- Stated goal: Your answer should consist solely of the lines from the one with "joints = [PLATFORM_FRONT" through the one with "imported = [obj", copied exactly, endpoints included.

- Data lines:
☆ ☆ ☆ ☆ ☆
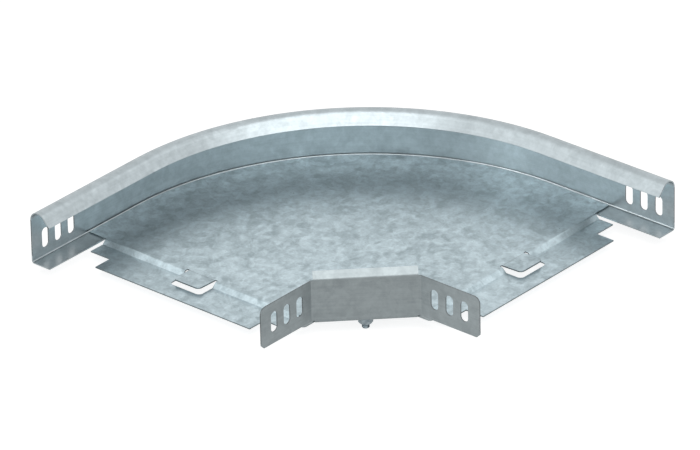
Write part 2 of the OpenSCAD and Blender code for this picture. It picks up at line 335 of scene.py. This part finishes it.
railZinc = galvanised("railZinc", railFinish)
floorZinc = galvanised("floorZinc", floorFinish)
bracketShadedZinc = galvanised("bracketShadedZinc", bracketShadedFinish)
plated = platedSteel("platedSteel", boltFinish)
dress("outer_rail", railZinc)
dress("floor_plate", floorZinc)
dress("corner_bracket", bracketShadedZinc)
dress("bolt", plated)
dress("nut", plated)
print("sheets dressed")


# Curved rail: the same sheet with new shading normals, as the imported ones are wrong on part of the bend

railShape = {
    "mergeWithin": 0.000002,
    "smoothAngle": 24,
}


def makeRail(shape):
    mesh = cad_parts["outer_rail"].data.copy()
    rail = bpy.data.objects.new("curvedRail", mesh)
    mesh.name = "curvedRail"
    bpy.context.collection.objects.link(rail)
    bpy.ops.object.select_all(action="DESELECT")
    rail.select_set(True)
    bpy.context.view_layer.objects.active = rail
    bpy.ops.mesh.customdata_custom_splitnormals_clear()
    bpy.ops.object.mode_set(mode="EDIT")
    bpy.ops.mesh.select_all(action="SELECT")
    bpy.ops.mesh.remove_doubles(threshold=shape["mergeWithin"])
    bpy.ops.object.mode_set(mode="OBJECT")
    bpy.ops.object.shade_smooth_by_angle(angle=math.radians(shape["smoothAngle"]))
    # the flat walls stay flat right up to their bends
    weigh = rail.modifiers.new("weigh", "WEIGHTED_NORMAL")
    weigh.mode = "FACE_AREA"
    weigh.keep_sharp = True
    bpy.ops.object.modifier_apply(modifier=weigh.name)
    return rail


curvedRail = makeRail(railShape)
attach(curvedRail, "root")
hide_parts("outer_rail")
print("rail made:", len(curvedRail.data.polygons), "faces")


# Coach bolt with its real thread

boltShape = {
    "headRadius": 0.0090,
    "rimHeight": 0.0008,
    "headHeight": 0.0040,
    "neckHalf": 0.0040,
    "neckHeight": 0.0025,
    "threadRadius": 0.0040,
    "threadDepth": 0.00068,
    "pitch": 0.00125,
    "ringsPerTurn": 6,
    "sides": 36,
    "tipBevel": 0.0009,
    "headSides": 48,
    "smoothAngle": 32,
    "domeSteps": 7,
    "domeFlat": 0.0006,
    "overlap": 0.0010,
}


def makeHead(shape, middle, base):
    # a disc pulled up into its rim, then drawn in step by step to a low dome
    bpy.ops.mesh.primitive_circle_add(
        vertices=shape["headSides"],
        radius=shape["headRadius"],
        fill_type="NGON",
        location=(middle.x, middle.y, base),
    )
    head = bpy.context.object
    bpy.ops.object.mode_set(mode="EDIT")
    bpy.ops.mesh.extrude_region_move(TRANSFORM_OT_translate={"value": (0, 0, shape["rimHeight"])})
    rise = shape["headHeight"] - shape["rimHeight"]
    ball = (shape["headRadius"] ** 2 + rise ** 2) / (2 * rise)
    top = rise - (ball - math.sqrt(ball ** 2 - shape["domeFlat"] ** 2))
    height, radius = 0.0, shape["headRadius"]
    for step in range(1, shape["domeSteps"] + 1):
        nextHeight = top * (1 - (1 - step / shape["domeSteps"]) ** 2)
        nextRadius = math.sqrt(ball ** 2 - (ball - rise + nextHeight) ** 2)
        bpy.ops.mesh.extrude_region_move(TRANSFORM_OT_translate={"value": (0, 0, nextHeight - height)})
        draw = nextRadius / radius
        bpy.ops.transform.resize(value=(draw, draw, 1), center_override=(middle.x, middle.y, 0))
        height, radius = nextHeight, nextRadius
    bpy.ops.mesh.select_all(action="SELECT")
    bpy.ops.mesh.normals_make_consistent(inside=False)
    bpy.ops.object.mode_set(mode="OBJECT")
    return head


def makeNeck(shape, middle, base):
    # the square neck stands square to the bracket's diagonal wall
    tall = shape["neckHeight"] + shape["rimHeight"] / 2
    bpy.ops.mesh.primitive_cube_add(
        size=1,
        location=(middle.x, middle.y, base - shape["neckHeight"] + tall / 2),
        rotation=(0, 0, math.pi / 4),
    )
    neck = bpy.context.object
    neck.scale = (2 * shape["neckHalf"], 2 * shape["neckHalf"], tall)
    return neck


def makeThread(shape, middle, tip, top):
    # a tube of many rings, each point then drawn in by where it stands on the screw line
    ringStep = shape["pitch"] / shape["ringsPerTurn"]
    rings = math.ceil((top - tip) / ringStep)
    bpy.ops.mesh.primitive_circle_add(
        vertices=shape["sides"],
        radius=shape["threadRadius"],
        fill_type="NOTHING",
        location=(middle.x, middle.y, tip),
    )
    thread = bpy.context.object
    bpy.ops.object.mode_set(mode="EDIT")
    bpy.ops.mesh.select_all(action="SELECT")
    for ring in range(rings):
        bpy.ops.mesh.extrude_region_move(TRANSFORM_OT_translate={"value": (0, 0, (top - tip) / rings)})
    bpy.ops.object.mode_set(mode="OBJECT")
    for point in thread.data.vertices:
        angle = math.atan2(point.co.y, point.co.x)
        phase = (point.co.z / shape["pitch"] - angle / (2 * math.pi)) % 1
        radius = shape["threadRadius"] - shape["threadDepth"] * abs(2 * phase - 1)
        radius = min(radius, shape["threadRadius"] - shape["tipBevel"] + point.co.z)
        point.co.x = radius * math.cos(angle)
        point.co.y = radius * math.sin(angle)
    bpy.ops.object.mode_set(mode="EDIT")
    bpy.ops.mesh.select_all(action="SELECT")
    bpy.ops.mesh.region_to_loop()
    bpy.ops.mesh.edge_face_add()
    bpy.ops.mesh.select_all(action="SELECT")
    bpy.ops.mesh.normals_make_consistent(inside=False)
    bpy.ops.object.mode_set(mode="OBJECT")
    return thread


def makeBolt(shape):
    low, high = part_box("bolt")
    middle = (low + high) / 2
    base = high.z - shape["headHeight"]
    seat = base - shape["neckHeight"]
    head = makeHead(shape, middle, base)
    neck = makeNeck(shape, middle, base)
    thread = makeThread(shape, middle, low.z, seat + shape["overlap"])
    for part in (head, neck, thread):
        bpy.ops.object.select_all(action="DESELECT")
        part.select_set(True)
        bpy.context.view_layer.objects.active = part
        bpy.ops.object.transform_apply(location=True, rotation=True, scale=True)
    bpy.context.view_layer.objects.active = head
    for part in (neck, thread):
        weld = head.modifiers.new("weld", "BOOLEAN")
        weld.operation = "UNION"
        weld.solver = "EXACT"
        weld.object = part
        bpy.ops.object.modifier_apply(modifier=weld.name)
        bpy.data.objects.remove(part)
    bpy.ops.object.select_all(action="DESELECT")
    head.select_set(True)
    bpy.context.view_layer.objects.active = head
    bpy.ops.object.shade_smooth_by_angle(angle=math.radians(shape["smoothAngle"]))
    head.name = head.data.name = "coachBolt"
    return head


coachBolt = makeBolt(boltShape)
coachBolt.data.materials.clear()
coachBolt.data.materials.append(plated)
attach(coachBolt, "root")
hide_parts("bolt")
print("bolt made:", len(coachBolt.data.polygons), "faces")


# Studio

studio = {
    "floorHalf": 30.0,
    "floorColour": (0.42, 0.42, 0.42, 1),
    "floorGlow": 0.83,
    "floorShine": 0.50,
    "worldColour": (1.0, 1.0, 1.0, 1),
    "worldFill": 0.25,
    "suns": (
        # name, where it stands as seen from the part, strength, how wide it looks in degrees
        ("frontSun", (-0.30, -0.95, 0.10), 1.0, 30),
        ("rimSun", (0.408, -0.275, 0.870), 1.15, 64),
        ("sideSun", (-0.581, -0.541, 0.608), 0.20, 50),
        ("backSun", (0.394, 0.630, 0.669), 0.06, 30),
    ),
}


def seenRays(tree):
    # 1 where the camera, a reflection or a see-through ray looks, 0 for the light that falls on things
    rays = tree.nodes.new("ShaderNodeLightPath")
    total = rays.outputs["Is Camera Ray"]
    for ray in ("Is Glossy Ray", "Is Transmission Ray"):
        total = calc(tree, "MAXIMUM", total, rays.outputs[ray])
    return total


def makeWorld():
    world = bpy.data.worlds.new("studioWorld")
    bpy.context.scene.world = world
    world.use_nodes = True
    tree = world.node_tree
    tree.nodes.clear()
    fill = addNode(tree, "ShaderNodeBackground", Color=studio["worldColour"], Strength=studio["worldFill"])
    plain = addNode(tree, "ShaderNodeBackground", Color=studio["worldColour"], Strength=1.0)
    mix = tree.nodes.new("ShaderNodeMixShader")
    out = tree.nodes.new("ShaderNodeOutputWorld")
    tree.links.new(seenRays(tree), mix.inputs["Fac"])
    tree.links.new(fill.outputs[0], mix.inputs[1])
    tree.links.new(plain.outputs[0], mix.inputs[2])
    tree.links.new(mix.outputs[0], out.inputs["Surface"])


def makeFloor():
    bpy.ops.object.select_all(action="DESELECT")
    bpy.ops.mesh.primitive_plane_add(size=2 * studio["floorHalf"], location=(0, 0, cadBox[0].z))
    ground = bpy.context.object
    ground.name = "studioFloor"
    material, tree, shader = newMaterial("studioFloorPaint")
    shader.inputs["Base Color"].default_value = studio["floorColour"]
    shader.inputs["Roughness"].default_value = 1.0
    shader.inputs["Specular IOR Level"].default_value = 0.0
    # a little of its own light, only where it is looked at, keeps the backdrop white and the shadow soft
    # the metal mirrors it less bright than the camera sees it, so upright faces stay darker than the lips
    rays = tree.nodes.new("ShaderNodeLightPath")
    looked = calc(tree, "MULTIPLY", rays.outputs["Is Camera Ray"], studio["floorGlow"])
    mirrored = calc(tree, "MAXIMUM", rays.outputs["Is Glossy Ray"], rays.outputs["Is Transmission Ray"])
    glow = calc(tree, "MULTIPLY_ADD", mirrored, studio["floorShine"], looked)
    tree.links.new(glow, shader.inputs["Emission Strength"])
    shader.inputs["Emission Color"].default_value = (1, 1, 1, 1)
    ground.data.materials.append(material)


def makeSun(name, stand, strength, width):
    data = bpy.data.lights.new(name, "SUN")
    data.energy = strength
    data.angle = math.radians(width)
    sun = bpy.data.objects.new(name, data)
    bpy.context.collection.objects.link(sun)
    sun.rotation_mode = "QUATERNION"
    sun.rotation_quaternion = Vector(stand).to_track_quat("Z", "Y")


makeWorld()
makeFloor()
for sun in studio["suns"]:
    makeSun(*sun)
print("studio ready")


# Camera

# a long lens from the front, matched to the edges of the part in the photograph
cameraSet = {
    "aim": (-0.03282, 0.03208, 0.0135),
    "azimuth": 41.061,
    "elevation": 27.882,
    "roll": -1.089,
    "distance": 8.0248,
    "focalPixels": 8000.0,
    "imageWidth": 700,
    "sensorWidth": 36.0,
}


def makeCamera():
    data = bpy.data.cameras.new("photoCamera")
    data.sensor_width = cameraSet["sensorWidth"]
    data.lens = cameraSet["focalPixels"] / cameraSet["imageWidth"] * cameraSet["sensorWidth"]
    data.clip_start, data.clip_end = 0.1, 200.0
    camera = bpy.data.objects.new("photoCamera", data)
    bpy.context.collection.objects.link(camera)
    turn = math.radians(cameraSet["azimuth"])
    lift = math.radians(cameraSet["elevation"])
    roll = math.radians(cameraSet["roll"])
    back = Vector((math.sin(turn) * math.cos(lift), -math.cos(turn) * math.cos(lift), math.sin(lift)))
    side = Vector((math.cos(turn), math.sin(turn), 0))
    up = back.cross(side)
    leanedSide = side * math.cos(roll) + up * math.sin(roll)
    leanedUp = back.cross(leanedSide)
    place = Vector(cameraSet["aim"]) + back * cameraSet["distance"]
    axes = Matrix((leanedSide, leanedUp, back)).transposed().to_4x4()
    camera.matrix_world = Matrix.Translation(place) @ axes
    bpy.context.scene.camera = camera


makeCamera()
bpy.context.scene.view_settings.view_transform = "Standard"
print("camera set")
☆ ☆ ☆ ☆ ☆
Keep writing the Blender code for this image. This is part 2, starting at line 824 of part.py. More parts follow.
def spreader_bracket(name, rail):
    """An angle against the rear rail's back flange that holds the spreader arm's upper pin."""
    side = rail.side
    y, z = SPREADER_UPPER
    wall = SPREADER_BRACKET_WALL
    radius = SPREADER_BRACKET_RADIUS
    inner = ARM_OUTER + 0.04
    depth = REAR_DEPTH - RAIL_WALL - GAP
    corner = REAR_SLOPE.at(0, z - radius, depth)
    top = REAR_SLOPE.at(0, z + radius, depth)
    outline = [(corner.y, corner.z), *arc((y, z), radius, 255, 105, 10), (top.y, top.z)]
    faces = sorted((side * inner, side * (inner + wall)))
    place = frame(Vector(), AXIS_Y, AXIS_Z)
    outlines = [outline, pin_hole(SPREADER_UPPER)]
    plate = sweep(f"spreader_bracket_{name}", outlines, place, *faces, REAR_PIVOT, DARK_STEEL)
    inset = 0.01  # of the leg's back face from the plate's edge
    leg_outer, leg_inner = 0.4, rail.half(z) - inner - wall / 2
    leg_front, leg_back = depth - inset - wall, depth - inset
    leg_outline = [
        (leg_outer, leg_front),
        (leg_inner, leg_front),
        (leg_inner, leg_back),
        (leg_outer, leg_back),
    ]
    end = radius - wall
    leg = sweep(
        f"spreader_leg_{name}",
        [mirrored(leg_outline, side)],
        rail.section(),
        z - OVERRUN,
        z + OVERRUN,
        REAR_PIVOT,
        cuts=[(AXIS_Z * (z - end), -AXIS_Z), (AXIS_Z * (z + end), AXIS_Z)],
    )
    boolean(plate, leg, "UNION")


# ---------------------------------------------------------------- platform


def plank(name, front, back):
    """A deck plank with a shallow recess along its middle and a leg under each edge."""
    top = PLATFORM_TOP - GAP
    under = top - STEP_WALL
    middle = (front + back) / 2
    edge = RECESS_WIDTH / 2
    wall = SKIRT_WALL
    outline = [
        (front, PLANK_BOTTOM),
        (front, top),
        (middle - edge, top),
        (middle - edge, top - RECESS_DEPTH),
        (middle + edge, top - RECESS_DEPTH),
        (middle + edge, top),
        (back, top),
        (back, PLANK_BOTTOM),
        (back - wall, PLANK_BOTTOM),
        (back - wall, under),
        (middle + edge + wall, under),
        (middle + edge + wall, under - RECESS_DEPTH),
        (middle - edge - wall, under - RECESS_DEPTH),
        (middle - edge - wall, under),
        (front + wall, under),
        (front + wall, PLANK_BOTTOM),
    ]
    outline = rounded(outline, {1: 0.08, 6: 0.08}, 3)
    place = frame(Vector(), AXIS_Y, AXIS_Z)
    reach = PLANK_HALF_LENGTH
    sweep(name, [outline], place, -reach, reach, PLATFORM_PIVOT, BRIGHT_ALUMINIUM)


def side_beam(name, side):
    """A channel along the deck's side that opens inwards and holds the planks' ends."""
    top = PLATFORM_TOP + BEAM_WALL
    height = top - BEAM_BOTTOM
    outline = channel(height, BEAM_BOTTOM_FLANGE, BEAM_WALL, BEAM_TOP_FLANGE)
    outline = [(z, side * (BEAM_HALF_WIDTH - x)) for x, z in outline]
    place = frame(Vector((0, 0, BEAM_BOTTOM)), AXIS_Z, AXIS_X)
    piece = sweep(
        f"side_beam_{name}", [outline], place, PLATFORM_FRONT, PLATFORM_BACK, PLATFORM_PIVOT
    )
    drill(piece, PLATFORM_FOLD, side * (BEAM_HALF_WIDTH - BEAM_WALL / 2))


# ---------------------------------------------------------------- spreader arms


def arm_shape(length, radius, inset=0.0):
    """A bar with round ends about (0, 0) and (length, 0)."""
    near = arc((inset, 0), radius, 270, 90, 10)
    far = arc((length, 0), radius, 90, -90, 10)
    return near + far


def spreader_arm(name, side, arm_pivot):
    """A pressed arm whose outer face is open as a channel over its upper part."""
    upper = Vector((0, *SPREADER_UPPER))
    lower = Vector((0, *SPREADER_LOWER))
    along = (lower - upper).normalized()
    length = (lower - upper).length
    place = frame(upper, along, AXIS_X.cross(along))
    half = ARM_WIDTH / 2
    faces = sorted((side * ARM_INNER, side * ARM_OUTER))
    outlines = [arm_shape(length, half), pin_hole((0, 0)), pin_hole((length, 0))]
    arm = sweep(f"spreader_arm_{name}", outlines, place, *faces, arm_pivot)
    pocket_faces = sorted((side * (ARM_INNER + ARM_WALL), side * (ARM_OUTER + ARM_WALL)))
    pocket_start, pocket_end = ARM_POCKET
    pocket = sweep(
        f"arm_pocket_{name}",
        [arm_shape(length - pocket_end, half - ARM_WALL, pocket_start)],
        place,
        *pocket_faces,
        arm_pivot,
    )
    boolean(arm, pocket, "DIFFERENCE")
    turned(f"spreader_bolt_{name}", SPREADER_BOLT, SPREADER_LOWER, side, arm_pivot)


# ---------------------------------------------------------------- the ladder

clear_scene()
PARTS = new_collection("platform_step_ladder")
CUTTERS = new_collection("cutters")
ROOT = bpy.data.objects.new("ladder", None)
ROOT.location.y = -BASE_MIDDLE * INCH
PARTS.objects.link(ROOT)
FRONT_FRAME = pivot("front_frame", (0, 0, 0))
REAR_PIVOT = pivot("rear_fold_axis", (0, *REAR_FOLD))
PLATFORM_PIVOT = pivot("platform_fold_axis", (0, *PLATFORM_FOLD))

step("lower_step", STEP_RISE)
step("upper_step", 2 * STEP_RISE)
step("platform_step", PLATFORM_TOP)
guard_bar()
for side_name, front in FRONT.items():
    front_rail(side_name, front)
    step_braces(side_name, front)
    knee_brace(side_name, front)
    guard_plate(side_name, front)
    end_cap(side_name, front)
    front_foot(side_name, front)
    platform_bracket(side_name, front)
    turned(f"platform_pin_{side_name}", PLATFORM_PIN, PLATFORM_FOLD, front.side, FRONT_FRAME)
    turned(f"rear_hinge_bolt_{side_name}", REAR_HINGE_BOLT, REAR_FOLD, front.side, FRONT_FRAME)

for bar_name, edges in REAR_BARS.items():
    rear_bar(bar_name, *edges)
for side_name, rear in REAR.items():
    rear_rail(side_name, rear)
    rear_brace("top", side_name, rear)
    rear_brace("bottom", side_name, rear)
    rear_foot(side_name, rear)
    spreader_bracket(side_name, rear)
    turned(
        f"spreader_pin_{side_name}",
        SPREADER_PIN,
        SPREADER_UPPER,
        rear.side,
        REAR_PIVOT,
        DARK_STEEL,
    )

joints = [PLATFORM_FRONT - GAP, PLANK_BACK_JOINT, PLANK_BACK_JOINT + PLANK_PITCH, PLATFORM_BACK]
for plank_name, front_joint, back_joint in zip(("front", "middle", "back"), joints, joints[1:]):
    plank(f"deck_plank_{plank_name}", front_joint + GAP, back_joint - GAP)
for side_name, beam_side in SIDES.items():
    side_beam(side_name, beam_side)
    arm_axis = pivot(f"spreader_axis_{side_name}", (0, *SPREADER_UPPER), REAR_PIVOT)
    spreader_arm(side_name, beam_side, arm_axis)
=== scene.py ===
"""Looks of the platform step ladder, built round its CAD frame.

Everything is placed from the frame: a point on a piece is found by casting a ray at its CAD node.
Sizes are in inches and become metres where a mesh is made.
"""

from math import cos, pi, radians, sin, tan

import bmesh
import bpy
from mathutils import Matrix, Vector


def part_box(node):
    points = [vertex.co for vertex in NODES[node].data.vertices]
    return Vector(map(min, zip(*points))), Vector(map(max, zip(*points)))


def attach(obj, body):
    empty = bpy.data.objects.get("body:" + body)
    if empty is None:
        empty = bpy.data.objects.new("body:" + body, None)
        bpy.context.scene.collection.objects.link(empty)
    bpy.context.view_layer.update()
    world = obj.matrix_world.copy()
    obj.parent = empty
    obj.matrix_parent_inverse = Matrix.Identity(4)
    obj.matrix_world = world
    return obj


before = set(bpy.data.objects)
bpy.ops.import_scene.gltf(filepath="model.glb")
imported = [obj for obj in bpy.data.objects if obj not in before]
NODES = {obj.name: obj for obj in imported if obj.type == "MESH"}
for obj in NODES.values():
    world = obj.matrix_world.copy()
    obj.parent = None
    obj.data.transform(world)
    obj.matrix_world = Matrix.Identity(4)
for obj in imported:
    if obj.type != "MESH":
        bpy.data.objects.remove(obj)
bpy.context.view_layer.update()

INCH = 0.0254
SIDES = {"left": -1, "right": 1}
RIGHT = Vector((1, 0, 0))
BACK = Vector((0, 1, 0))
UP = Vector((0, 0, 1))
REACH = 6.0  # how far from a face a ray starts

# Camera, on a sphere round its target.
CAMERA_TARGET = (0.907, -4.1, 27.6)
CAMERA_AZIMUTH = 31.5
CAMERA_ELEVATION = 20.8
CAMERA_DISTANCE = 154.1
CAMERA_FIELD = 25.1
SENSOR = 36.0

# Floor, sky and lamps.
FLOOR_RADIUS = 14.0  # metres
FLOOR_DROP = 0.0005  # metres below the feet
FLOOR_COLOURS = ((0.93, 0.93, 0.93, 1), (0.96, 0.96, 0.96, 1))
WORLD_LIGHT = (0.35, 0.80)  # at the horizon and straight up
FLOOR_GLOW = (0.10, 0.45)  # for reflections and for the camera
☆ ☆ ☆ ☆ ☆
- Full response:
joints = [PLATFORM_FRONT - GAP, PLANK_BACK_JOINT, PLANK_BACK_JOINT + PLANK_PITCH, PLATFORM_BACK]
for plank_name, front_joint, back_joint in zip(("front", "middle", "back"), joints, joints[1:]):
    plank(f"deck_plank_{plank_name}", front_joint + GAP, back_joint - GAP)
for side_name, beam_side in SIDES.items():
    side_beam(side_name, beam_side)
    arm_axis = pivot(f"spreader_axis_{side_name}", (0, *SPREADER_UPPER), REAR_PIVOT)
    spreader_arm(side_name, beam_side, arm_axis)
=== scene.py ===
"""Looks of the platform step ladder, built round its CAD frame.

Everything is placed from the frame: a point on a piece is found by casting a ray at its CAD node.
Sizes are in inches and become metres where a mesh is made.
"""

from math import cos, pi, radians, sin, tan

import bmesh
import bpy
from mathutils import Matrix, Vector


def part_box(node):
    points = [vertex.co for vertex in NODES[node].data.vertices]
    return Vector(map(min, zip(*points))), Vector(map(max, zip(*points)))


def attach(obj, body):
    empty = bpy.data.objects.get("body:" + body)
    if empty is None:
        empty = bpy.data.objects.new("body:" + body, None)
        bpy.context.scene.collection.objects.link(empty)
    bpy.context.view_layer.update()
    world = obj.matrix_world.copy()
    obj.parent = empty
    obj.matrix_parent_inverse = Matrix.Identity(4)
    obj.matrix_world = world
    return obj


before = set(bpy.data.objects)
bpy.ops.import_scene.gltf(filepath="model.glb")
imported = [obj for obj in bpy.data.objects if obj not in before]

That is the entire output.